On the build pass, the tabulator will add all of the properties
it finds in the new tables to the all_props objects in the
config. This is intended to help you decide which properties
you're actually interested in so that you can add the
uninmportant ones to ignore_props. For example:
{
"export_queries": {},
"tables": {
"RepositoryObject": {
"all_props": [
"license",
"@type",
"conformsTo",
"inLanguage",
"name",
"ldac:communicationMode",
"pcdm:memberOf",
"description",
"ldac:linguisticGenre",
"hasPart",
"datePublished",
"ldac:indexableText",
"ldac:mainText",
"ldac:speaker"
],
"ignore_props": [],
"expand_props": [],
"junctions": [
"hasPart",
"ldac:speaker",
"hasPart"
]
},
"Person": {
"all_props": [
"@type",
"age",
"role",
"name",
"nationality",
"firstName",
"education",
"birthplace",
"gender",
"lastName",
"occupation",
"otherlanguages",
"mothertongue"
],
"ignore_props": [],
"expand_props": [],
"junctions": []
}
}
}
Any properties added to the ignore_props list for a table's
config will be ignored and not added to the table or CSV export.
The expand_props field in a table's config is used to tell the
tabulator to try to follow references from a particular property
and bring the values from linked entities into the primary
table as columns. For example, here is a fragment of an
RO-Crate with a CreativeWork and a Person who is its author:
{
"@id": "#a_creative_work",
"@type": "CreativeWork",
"name": "A Creative Work",
"description": "A creative work",
"author": { "@id": "#jane_smith" }
},
{
"@id": "#jane_smith",
"@type": "Person",
"name": "Jane Smith"
}
If "author" is in expand_props on the "CreativeWork" entry in
the "tables" section of the config, the following additional
columns will be created in the CreativeWork table:
author_@id
author_@type
author_name
If the tabulator finds multiple linked entites (a CreativeWork with more than one author, in the example) its behaviour changes depending on the maximum number of relations it finds for these entities in the entire crate.

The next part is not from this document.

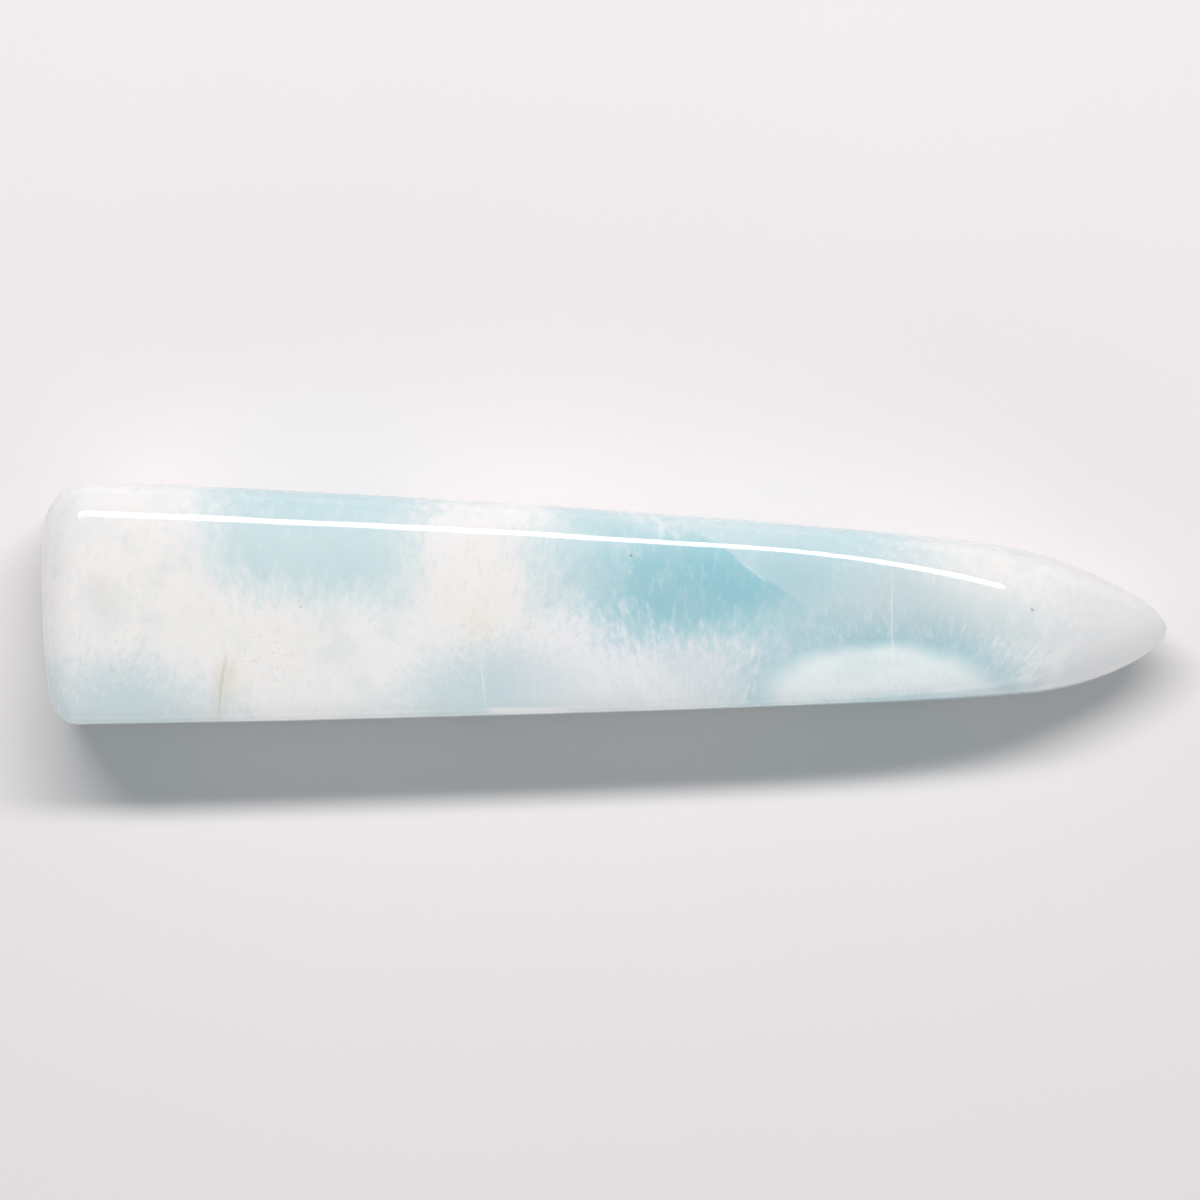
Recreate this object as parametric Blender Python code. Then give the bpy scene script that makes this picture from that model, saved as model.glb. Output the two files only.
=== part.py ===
"""A polished larimar massage wand, modelled as one closed stone.

The wand lies on its flat underside with its axis along +X. The broad end is at -X and the rounded
point at +X. Its section is a square with soft corners that turns round towards the point. In plan
the stone narrows evenly, then closes in a pointed nose. From the side it keeps almost the
thickness of the slab that it was cut from.
"""

import math

import bmesh
import bpy

# Driving dimensions of the stone, in metres.
LENGTH = 0.0950
BASE_WIDTH = 0.02066
BASE_THICKNESS = 0.0156
SHOULDER_AT = 0.076
SHOULDER_WIDTH = 0.01375
SHOULDER_THICKNESS = 0.0139
SIDE_CROWN = 0.00073

# The nose: its diameter at 10 mm from the point, how fast it opens, and how tight the shoulder is.
NOSE_GAUGE = 0.010
NOSE_DIAMETER_AT_GAUGE = 0.0117
NOSE_POWER = 0.565
SHOULDER_TIGHTNESS = 10.6

# The point sits a little to one side, and the body bows slightly the other way.
POINT_OFFSET = -0.00045
POINT_OFFSET_FROM = 0.078
POINT_OFFSET_TO = 0.091
BODY_BOW = 0.00020

# The section is a superellipse: nearly square along the body and an ellipse at the point.
BODY_EXPONENT = 5.2
POINT_EXPONENT = 2.0
ROUNDING_FROM = 0.060
ROUNDING_TO = 0.092

# The underside is lapped flat to this depth, which leaves the land that the wand rests on.
LAND_DEPTH = 0.00005

# The broad end: a gently convex face whose crest is off centre, and the radius of its rim.
END_CROWN_RADIUS = 0.079
END_CREST_Y = 0.004
RIM_RADIUS = 0.0029
RIM_RADIUS_SKEW = 0.0010

# Mesh density of the solid.
SIDES = 56
CORNER_CROWDING = 0.45
FACE_RINGS = (0.30, 0.60, 0.82)
RIM_STEPS = 6
BODY_RINGS = 22
NOSE_RINGS = 16
NOSE_FROM = 0.75


def blend(low, high, share):
    """Mix low and high by share, eased at both ends and held outside 0 to 1."""
    share = min(max(share, 0.0), 1.0)
    return low + (high - low) * share * share * (3.0 - 2.0 * share)


def soft_minimum(first, second):
    """Give the smaller of two positive sizes, rounded where they are nearly equal."""
    power = -SHOULDER_TIGHTNESS
    return (first**power + second**power) ** (1.0 / power)


def nose_size(station):
    """Give the full size of the nose at a distance from the broad end."""
    from_point = max(LENGTH - station, 0.0)
    return NOSE_DIAMETER_AT_GAUGE * (from_point / NOSE_GAUGE) ** NOSE_POWER


def body_size(station, at_base, at_shoulder, crown):
    """Give a straight taper from the base to the shoulder, with its sides crowned outwards."""
    share = station / SHOULDER_AT
    return at_base + (at_shoulder - at_base) * share + 4.0 * crown * share * (1.0 - share)


def half_width(station):
    """Give half of the width across Y."""
    body = body_size(station, BASE_WIDTH, SHOULDER_WIDTH, SIDE_CROWN)
    return 0.5 * soft_minimum(body, nose_size(station))


def half_thickness(station):
    """Give half of the thickness along Z, before the underside is lapped."""
    body = body_size(station, BASE_THICKNESS, SHOULDER_THICKNESS, 0.0)
    return 0.5 * soft_minimum(body, nose_size(station))


def axis_height(station):
    """Give the height of the section's middle, which is the middle of the slab."""
    return 0.5 * body_size(station, BASE_THICKNESS, SHOULDER_THICKNESS, 0.0)


def axis_side(station):
    """Give the sideways place of the section's middle."""
    bow = BODY_BOW * math.sin(math.pi * station / LENGTH)
    share = (station - POINT_OFFSET_FROM) / (POINT_OFFSET_TO - POINT_OFFSET_FROM)
    return bow + blend(0.0, POINT_OFFSET, share)


def section_exponent(station):
    """Give the superellipse exponent, which falls to that of an ellipse at the point."""
    share = (station - ROUNDING_FROM) / (ROUNDING_TO - ROUNDING_FROM)
    return blend(BODY_EXPONENT, POINT_EXPONENT, share)


def section_directions():
    """Give the directions round a section as (cosine, sine), crowded towards its corners."""
    directions = []
    for index in range(SIDES):
        turn = 2.0 * math.pi * index / SIDES
        angle = turn + 0.25 * CORNER_CROWDING * math.sin(4.0 * turn)
        directions.append((math.cos(angle), math.sin(angle)))
    return directions


def section_point(station, direction, inset=0.0):
    """Give the (y, z) of a point of the section, whose half sizes are made smaller by inset."""
    across, up = direction
    exponent = section_exponent(station)
    reach = (abs(across) ** exponent + abs(up) ** exponent) ** (-1.0 / exponent)
    side = axis_side(station) + (half_width(station) - inset) * reach * across
    height = axis_height(station) + (half_thickness(station) - inset) * reach * up
    return side, max(height, LAND_DEPTH) - LAND_DEPTH


def end_face_station(side, height):
    """Give the station of the broad end's convex face at a place of that face."""
    off_crest = (side - END_CREST_Y) ** 2 + (height - axis_height(0.0)) ** 2
    return off_crest / (2.0 * END_CROWN_RADIUS)


def rim_radius(direction):
    """Give the rim's radius in a direction: it is larger on the +Y side."""
    return RIM_RADIUS + RIM_RADIUS_SKEW * direction[0]


def rim_end(direction):
    """Give the station where the rim runs out into the side of the body."""
    radius = rim_radius(direction)
    return radius + end_face_station(*section_point(radius, direction))


def rim_ring(directions, share):
    """Give one ring of the rounded rim, from the end face at 0 to the side at 1."""
    ring = []
    turn = 0.5 * math.pi * share
    for direction in directions:
        radius = rim_radius(direction)
        inset = radius * (1.0 - math.sin(turn))
        side, height = section_point(rim_end(direction), direction, inset)
        station = end_face_station(side, height)
        ring.append((station + (rim_end(direction) - station) * (1.0 - math.cos(turn)), side, height))
    return ring


def face_ring(rim, share):
    """Give a ring of the end face, scaled from the rim's inner ring towards its middle."""
    middle_side = axis_side(0.0)
    middle_height = axis_height(0.0)
    ring = []
    for _, side, height in rim:
        side = middle_side + (side - middle_side) * share
        height = middle_height + (height - middle_height) * share
        ring.append((end_face_station(side, height), side, height))
    return ring


def body_ring(directions, share):
    """Give a ring of the body, at a share of the way from the rim's end to the point."""
    ring = []
    for direction in directions:
        station = rim_end(direction) + (LENGTH - rim_end(direction)) * share
        ring.append((station, *section_point(station, direction)))
    return ring


def all_rings():
    """Give every ring of the stone in order, from the end face to the point."""
    directions = section_directions()
    rim = [rim_ring(directions, step / RIM_STEPS) for step in range(RIM_STEPS + 1)]
    rings = [face_ring(rim[0], share) for share in FACE_RINGS] + rim
    for step in range(1, BODY_RINGS + 1):
        rings.append(body_ring(directions, NOSE_FROM * step / BODY_RINGS))
    for step in range(1, NOSE_RINGS):
        share = 1.0 - (1.0 - step / NOSE_RINGS) ** 2
        rings.append(body_ring(directions, NOSE_FROM + (1.0 - NOSE_FROM) * share))
    return rings


def loft(mesh_name):
    """Join the rings into one closed mesh whose origin is below the middle of the stone."""
    shape = bmesh.new()
    rings = [[shape.verts.new((s - 0.5 * LENGTH, y, z)) for s, y, z in ring] for ring in all_rings()]
    side, height = axis_side(0.0), axis_height(0.0)
    start = shape.verts.new((end_face_station(side, height) - 0.5 * LENGTH, side, height))
    point = shape.verts.new((0.5 * LENGTH, axis_side(LENGTH), axis_height(LENGTH) - LAND_DEPTH))
    for index in range(SIDES):
        after = (index + 1) % SIDES
        shape.faces.new((start, rings[0][after], rings[0][index]))
        shape.faces.new((point, rings[-1][index], rings[-1][after]))
        for near, far in zip(rings, rings[1:]):
            shape.faces.new((near[index], near[after], far[after], far[index]))
    bmesh.ops.recalc_face_normals(shape, faces=shape.faces)
    mesh = bpy.data.meshes.new(mesh_name)
    shape.to_mesh(mesh)
    shape.free()
    return mesh


def larimar_material():
    """Make the pale sky-blue of polished larimar."""
    material = bpy.data.materials.new("larimar")
    material.use_nodes = True
    shader = material.node_tree.nodes["Principled BSDF"]
    shader.inputs["Base Color"].default_value = (0.66, 0.80, 0.84, 1.0)
    shader.inputs["Roughness"].default_value = 0.08
    shader.inputs["Metallic"].default_value = 0.0
    return material


def main():
    """Clear the scene and build the wand in its own collection."""
    for leftover in list(bpy.data.objects):
        bpy.data.objects.remove(leftover, do_unlink=True)
    collection = bpy.data.collections.new("larimar_massage_wand")
    bpy.context.scene.collection.children.link(collection)
    mesh = loft("wand")
    mesh.shade_smooth()
    mesh.set_sharp_from_angle(angle=math.radians(40.0))
    mesh.materials.append(larimar_material())
    collection.objects.link(bpy.data.objects.new("wand", mesh))


main()
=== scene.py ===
"""A polished larimar massage wand, dressed and lit on pale paper.

The stone's surface is laid out by Geometry Nodes from the rule that its solid follows, with named
inputs for every size. The larimar is worked out inside the stone: pools of blue, white fibre
clusters, an arch round a pale lens, hairline cracks and specks all have a place in millimetres, so
the pattern runs on over the sides, the broad end and the underside.
"""

import logging
import math
from dataclasses import dataclass, fields
from enum import Enum
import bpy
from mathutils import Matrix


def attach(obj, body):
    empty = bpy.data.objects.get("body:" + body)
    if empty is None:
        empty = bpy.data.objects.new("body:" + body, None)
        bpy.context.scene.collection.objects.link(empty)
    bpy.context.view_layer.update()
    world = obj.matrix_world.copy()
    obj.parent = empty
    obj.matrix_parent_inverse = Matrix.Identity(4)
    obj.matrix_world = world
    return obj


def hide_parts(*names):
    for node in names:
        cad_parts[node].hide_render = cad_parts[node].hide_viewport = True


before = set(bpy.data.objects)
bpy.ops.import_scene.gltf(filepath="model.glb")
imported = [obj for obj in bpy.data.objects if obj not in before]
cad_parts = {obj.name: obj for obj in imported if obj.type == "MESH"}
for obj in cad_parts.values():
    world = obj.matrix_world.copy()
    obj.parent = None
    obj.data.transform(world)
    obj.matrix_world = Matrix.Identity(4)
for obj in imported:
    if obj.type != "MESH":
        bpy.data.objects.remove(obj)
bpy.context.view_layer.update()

from types import SimpleNamespace
from typing import Any, Union

import bpy
from mathutils import Euler, Vector

log = logging.getLogger("wand")

MILLIMETRES = 1000.0

# The straight border of the deep core: a point of its plane, in millimetres, and the way it faces.
CORE_BORDER_AT = (13.0, 3.15, 12.0)
CORE_BORDER_WAY = (0.61, 0.79, 0.0)

Number = Union["Value", float]
Triple = tuple[float, float, float]


def srgb(red: int, green: int, blue: int) -> Triple:
    """Turn a colour as a screen shows it, 0 to 255, into linear light.

    Args:
        red: The red part.
        green: The green part.
        blue: The blue part.

    Returns:
        The linear colour, 0 to 1.
    """
    shares = (red / 255.0, green / 255.0, blue / 255.0)
    return tuple(c / 12.92 if c <= 0.04045 else ((c + 0.055) / 1.055) ** 2.4 for c in shares)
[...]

If there are no CreativeWorks with more than 10 authors, multiple sets of columns are added to the primary table, as in:
author1_@id
author1_@type
author1_name
author2_@id
author2_@type
author2_name
If more than 10 relations are found, a junction table is created
which links CreativeWorks to Authors, and will be listed in the
junctions section of the CreativeWorks config.
Note: this is a bit of a hack and a future version of the tabulator should allow you to specify what behaviour you want, or give other options like including multiple relations as a JSON value in a single column.
A common use case for RO-Crates containing text is to build a
table which has both the metadata describing a document, and the
text of the document. The tablulator accepts a command-line
argument, --text, which specifies the property pointing to
a File entity representing the text to be indexed (for any
entity). For example, to load files pointed to by the
ldac:mainText property, use:
> uv run tabulator --text "ldac:mainText" -c config.json ./crate crate.db
In a future release, this option will be moved to the config file.
To export a CSV version of any of the tables, you can define a filename / query pair in the "export queries" section of the config file, for example:
{
"export_queries": {
"repo_objects.csv": "SELECT * FROM RepositoryObject"
},
"tables": {
"RepositoryObject": {
"all_props": [ ... ],
"ignore_props": [ ... ],
"expand_props": [ .. ]
}
}
}
The tabulator can also be used as a library from within another
Python script or a Jupyter notebook. The interface is via an
ROCrateTabulator object, which you can configure either by
loading a config file, or by assigning a Python data structure
directly to the .config property.
Here is an example of building a database with two tables and then converting one of the tables to a dataframe:
Note that the property to load as Files is configured separately
using the .text_prop property.
from rocrate_tabular.tabulator import ROCrateTabulator
import pandas as pd
import sqlite3
CRATE = "./crates/ice-aus/"
DBFILE = "./ice-aus.db"
tb = ROCrateTabulator()
tb.config = {
"tables": {
"RepositoryObject": {
"all_props": [],
"expand_props": [ "author" ],
"ignore_props": [ "@type", "conformsTo" ],
},
"Person": {
"all_props": [],
"ignore_props": [ "@type", "conformsTo" ],
},
},
}
tb.text_prop = "ldac:mainText"
print("Building properties table")
tb.crate_to_db(CRATE, DBFILE)
print("Building RepositoryObject table")
tb.entity_table("RepositoryObject")
print("Building Person table")
tb.entity_table("Person")
# get a dataframe from the sqlite db
# pandas needs a sqlite3 connection
conn = sqlite3.connect(DBFILE)
df = pd.read_sql_query("SELECT * FROM RepositoryObject", conn)
print(df.columns)
print(df.head())
Note that this usage of the library assumes that you are ok with loading the whole crate and writing it out as a sqlite db to disk somewhere. A later version of this library should support some kind of streamed model where we don't have to do this.